Review of Humanity

Humanity (1999)
10/10
A fascinating catholic horror film
2 December 1999
L'Humanité is undoubtedly the best French movie I've seen this year. It's somewhere between Robert Bresson and David Lynch, which is quite uncommon. This is a suspense movie, but the nature of the suspense is metaphysical. The spectator, like the hero (Pharaon de Winter), keeps on following false leads as he tries to discover WHO the murderer could be. He even suspects Pharaon himself to be guilty (which, in a way, is true, if we admit we're all guilty). The characters all seem to be on the thin border line between humanity and animality. Pharaon needs a physical contact with human beings and animal alike; most of the time, men and women are filmed as if they were beasts and vice versa. But the film bears no contempt for anyone. It's not realistic but, on the other hand, it has nothing in common with 99% of the fictions we go and see usually.
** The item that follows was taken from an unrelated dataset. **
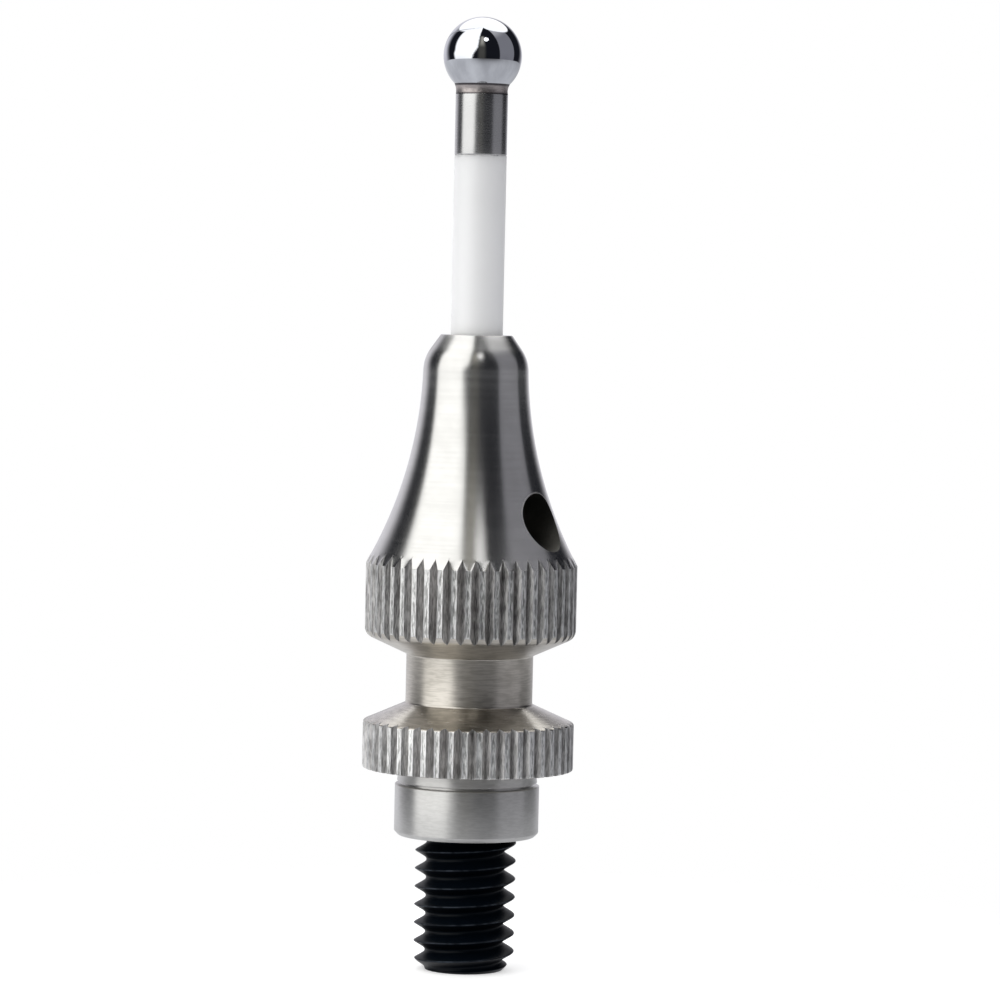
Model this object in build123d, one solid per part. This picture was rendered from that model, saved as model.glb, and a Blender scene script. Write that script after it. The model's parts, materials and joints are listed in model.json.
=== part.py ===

There is something about empathy in L'Humanité that I had never felt in cinema before. If I had to connect it with a genre, it would definitely be an "ethological genre movie"… The screenplay is brilliant, the actors are so far away from what we expect from actors that they seem to come from another planet until we understand it's actually ours. Here is the riddle of L'Humanité: we live down here among strangers, and the nearer other people seem to be, the farther they actually are. L'Humanité is not made to entertain. If you're not looking for something else in films, don't waste your time, it has nothing in common with The End of Days.